Dennis entered the Massachusetts Institute of Technology (MIT) in 1949 as an electrical engineering major; he received his M.S. degree in 1954, and continued doctoral research and received his Sc.D. in 1958. He became a full professor in 1969.

He was involved in early work on time-sharing through the PDP-1 which his group owned at MIT; that machine is famous in computer science as the machine on which hacker culture started. He shepherded the MIT Model Railroad Club.

Later, he was one of the founding members of the Multics project, to which he contributed one of its most important concepts, the single-level memory. Multics, though not particularly commercially successful in itself, was an inspiration for Ken Thompson to develop Unix.

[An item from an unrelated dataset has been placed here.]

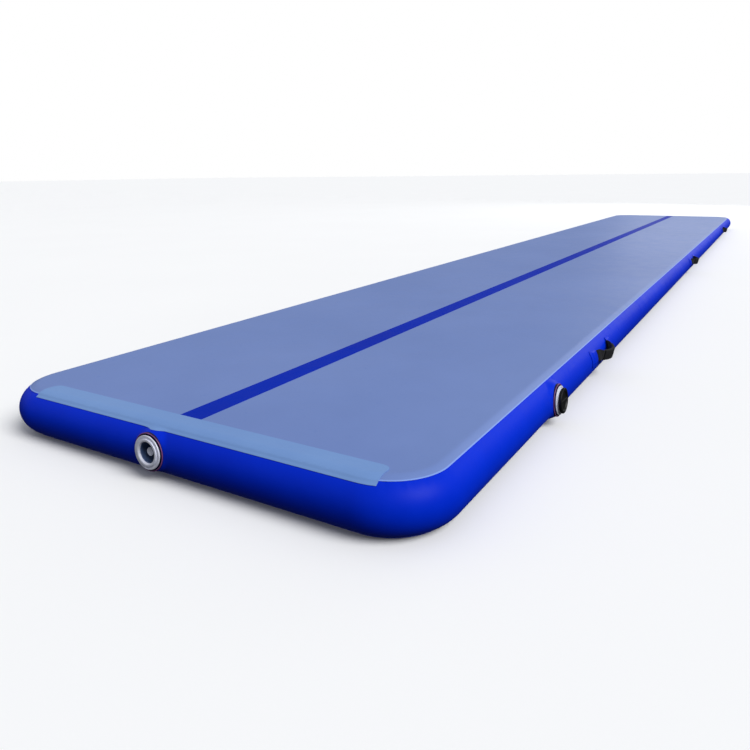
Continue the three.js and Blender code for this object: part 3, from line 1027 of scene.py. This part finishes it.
def lay_out(piece, points, flat):
    """Gives each point its place on the flat cloth, for the weave to follow."""
    table = {tuple(round(float(c), 7) for c in p): uv for p, uv in zip(points, flat)}
    layer = piece.data.uv_layers.new(name="cloth")
    for loop in piece.data.loops:
        key = tuple(round(c, 7) for c in piece.data.vertices[loop.vertex_index].co)
        near = table.get(key) or min(table.items(), key=lambda i: math.dist(i[0], key))[1]
        layer.data[loop.index].uv = near


def make_stitches(place, end, letter, tree):
    """Two rows of bar tacks across the strap, where it is folded back at the grip."""
    points, edges = [], []
    across = np.linspace(-1, 1, 9) * TACK_HALF_WIDTH
    for row in TACK_ROWS:
        start = len(points)
        for v in across:
            points.append(strap_point(place, end * row, WEB_THICKNESS / 2 + TACK_LIFT, v))
        edges += [(start + i, start + i + 1) for i in range(len(across) - 1)]
    mesh = bpy.data.meshes.new("tacks")
    mesh.from_pydata([tuple(map(float, p)) for p in points], edges, [])
    tacks = bpy.data.objects.new(f"{place.name}_tacks_{letter}", mesh)
    bpy.context.scene.collection.objects.link(tacks)
    values = {"Pitch": 2.55 * MM, "Length": 2.5 * MM, "Thickness": 0.6 * MM, "Finish": THREAD}
    run_tree(tacks, tree, values)
    return bridge(tacks)


def make_grip(place):
    """A foam sleeve round the strap, soft at its ends."""
    steps = 45
    outer = rounded_section(14.2 * MM, 4.0 * MM, 3.9 * MM, 6)
    inner = rounded_section(WEB_HALF_WIDTH + 0.25 * MM, WEB_THICKNESS / 2 + 0.2 * MM, 0.9 * MM, 6)
    lean = HANDLE_TILT - HANDLE_DROOP
    rings = []
    for index in range(steps):
        share = 2 * index / (steps - 1) - 1
        x = GRIP_HALF_LENGTH * math.sin(share * math.pi / 2)
        taper = math.sqrt(max(0.0, 1 - max(0.0, (abs(x) / GRIP_HALF_LENGTH - 0.93) / 0.07) ** 2))
        rings.append((x, outer, 0.72 + 0.28 * taper))
    for index in range(steps):
        x = GRIP_HALF_LENGTH * (1 - 2 * index / (steps - 1))
        rings.append((x * 0.995, inner, 1.0))
    points = []
    for x, section, size in rings:
        normal = square_to(bow, x)
        for out, v in section:
            if section is outer:
                swell = 1 + 0.05 * math.cos(math.pi * x / GRIP_HALF_LENGTH / 2)
                out *= size * swell
                v *= 1 - (1 - size) * 0.25
            reach = HINGE_OUT + bow(x)
            points.append(place.at(x + normal[0] * out, reach + normal[1] * out, v, lean))
    faces = grid(len(rings), len(outer), round_rows=True, round_columns=True)
    sleeve = make(f"{place.name}_sleeve", points, faces, GRIP_FOAM)
    hand_over(sleeve, place.name, "grip_rubber", f"{place.name}_grip")
    return sleeve


def make_patch(place, end, letter):
    """A welded patch that holds the strap's end down, raised over the webbing."""
    half = PATCH_HALF_ANGLE * BULGE
    length = PATCH_END - PATCH_START
    xs = np.linspace(0, 1, 31)
    vs = np.linspace(-1, 1, 41)
    points = []
    for share in xs:
        x = length * (0.5 - 0.5 * math.cos(math.pi * share))
        depth = PATCH_CORNER - min(x, length - x, PATCH_CORNER)
        inset = PATCH_CORNER - math.sqrt(max(0.0, PATCH_CORNER**2 - depth**2))
        for side in vs:
            v = side * (half - inset)
            under = smooth((WEB_HALF_WIDTH + 4.5 * MM - abs(v)) / PATCH_RAMP)
            under *= smooth((WEB_END - PATCH_START + PATCH_RAMP - x) / PATCH_RAMP)
            edge = min(x, length - x, half - abs(v))
            round_off = 0.3 * MM * (1 - float(smooth(edge / (1.5 * MM))))
            lift = BULGE + 0.15 * MM + PATCH_THICKNESS - round_off
            reach = lift + (WEB_THICKNESS + 0.35 * MM) * float(under)
            points.append(place.on_wall(end * (PATCH_START + x), reach, v))
    patch = make(f"{place.name}_hold_{letter}", points, grid(len(xs), len(vs)), WALL_FABRIC)
    turn_outwards(patch, Vector((place.hinge[0] + end * (PATCH_START + length / 2), 0, BULGE)))
    thicken(patch, 0.8 * MM)
    hand_over(patch, "mat", "wall_fabric", f"{place.name}_patch_{letter}")
    return patch


def make_handle(name, stitches):
    place = HandlePlace(name)
    for end, letter in ((-1, "a"), (1, "b")):
        make_patch(place, end * place.side, letter)
        make_webbing(place, end, letter)
        make_stitches(place, end, letter, stitches)
    make_grip(place)


# ---- what stays as it was cut ----


def finish_inner_pieces():
    """The pieces inside the mat keep their shape and get their own finish."""
    finishes = {
        "seam_tape_top": UNDER_FABRIC,
        "seam_tape_bottom": UNDER_FABRIC,
        "side_valve_cap_seal": SEAL_RUBBER,
    }
    for valve in VALVES:
        finishes[f"{valve.name}_gasket"] = SEAL_RUBBER
        finishes[f"{valve.name}_diaphragm"] = SEAL_RUBBER
        finishes[f"{valve.name}_nut"] = VALVE_PLASTIC
    for node, finish in finishes.items():
        piece = frame["nodes"][node]
        piece.data.materials.clear()
        piece.data.materials.append(finish)


def make_yarns():
    """The field of yarns that holds the two faces apart."""
    low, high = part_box("drop_stitch_core")
    yarns = make("drop_stitch_yarns", [(0, 0, 0), (MM, 0, 0), (0, MM, 0)], [(0, 1, 2)], YARN)
    values = {
        "Length": high.x - low.x - 80 * MM,
        "Width": high.y - low.y - 40 * MM,
        "Along": 146,
        "Across": 46,
        "Height": high.z - low.z,
        "Thickness": 0.4 * MM,
        "Finish": YARN,
    }
    run_tree(yarns, yarns_tree(), values)
    moved(yarns, Matrix.Translation((low + high) / 2))
    return hand_over(yarns, "mat", "yarn", "drop_stitch_core")


# ---- the studio ----


def set_down(name, data, turn, place=(0, 0, 0)):
    """Puts a lamp or a camera in the studio."""
    made = bpy.data.objects.new(name, data)
    made.location = place
    made.rotation_mode = "QUATERNION"
    made.rotation_quaternion = turn
    bpy.context.scene.collection.objects.link(made)
    return made


def add_panel(name, place, aim, size, power):
    """A soft rectangular light."""
    data = bpy.data.lights.new(name, "AREA")
    data.shape = "RECTANGLE"
    data.size, data.size_y = size
    data.energy = power
    set_down(name, data, (Vector(aim) - Vector(place)).to_track_quat("-Z", "Y"), place)


def add_sky_light(name, toward, strength, spread):
    """A broad even light from one direction, soft at its edges."""
    data = bpy.data.lights.new(name, "SUN")
    data.energy = strength
    data.angle = math.radians(spread)
    set_down(name, data, Vector(toward).to_track_quat("Z", "Y"))


def set_studio():
    floor = make("floor", [(-90, -90, 0), (90, -90, 0), (90, 90, 0), (-90, 90, 0)], [(0, 1, 2, 3)])
    fin = Finish("studio_floor")
    paint = fin.mixed(fin.noise(0.8, 2.0), tone(250, 250, 250), tone(253, 253, 253))
    floor.data.materials.append(fin.finish(paint, 0.9, Specular_IOR_Level=0.0))
    if floor.data.polygons[0].normal.z < 0:
        floor.data.flip_normals()
    floor.data.transform(Matrix.Translation((0, 0, -0.2 * MM)))
    floor.visible_diffuse = False  # the floor throws no light back up at the mat
    floor.visible_glossy = False

    world = bpy.data.worlds.new("studio")
    world.use_nodes = True
    bpy.context.scene.world = world
    tree = Tree(world.node_tree)
    world.node_tree.nodes.clear()
    seen = tree.node("ShaderNodeLightPath", out=0)
    toward = tree.node("ShaderNodeTexCoord", out=0)
    above = tree.node("ShaderNodeSeparateXYZ", {}, {0: toward}, out=2).ramp(-0.15, 0.35)
    strength = above * (SKY_FILL - GROUND_FILL) + GROUND_FILL
    fill = tree.node("ShaderNodeBackground", {}, {0: (0.92, 0.95, 1.0, 1), 1: strength})
    plain = tree.node("ShaderNodeBackground", {}, {0: (1, 1, 1, 1), 1: 1.0})
    both = tree.node("ShaderNodeMixShader", {}, {0: seen, 1: fill, 2: plain})
    tree.node("ShaderNodeOutputWorld", {}, {0: both})

    add_sky_light("key", (-0.12, -0.78, 0.75), KEY_STRENGTH, 35)
    add_panel("far_panel", (6.5, -1.2, 2.4), (0.0, 0.0, 0.0), (5.0, 3.0), FAR_PANEL_POWER)
    bpy.context.scene.view_settings.view_transform = "Standard"


def set_camera():
    """A low eye near the end valve, looking along the mat."""
    flat = math.cos(CAMERA_PITCH)
    ahead, aside = math.cos(CAMERA_YAW) * flat, math.sin(CAMERA_YAW) * flat
    forward = Vector((ahead, aside, -math.sin(CAMERA_PITCH)))
    data = bpy.data.cameras.new("camera")
    data.sensor_width = 36
    data.lens = LENS
    turn = forward.to_track_quat("-Z", "Y") @ Quaternion((0, 0, 1), CAMERA_ROLL)
    bpy.context.scene.camera = set_down("camera", data, turn, CAMERA_PLACE)


set_camera()
set_studio()

make_wall()
make_face_sheet("top_skin", 1, TOP_FABRIC, "top_fabric", "top_sheet")
make_face_sheet("bottom_skin", -1, UNDER_FABRIC, "wall_fabric", "bottom_sheet")
make_end_strip("near_strip", -1, "end_strip_near")
make_end_strip("far_strip", 1, "end_strip_far")
make_centre_line()
make_yarns()

cap_ribs = ribs_tree()
for valve in VALVES:
    make_collar(valve)
    make_valve_body(valve)
    make_plunger(valve)
    make_spring(valve)
make_cap(SIDE_VALVE, cap_ribs)

tack_tree = stitches_tree()
for body in frame["bodies"]:
    if body.startswith("handle_"):
        make_handle(body, tack_tree)
finish_inner_pieces()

The latter part of his career was devoted to non-von Neumann models of computation, architecture, and languages. He wanted to free programs from the concept of a program counter. So adopting the concept of "single-assignment," he along with his students and others developed data flow concepts which executed instructions as soon as data became available (this specific model came to be called "static" in contrast to Arvind's later "dynamic").

He retired from MIT in 1987 to do independent projects and consulting. He developed the VAL static data-flow language which in turn inspired the compiler for the SISAL programming language and was a visiting scientist at NASA's Research Institute for Advanced Computer Science (RIACS). In 1994 he was inducted as a Fellow of the Association for Computing Machinery.

He has a fondness for tea, instead of coffee.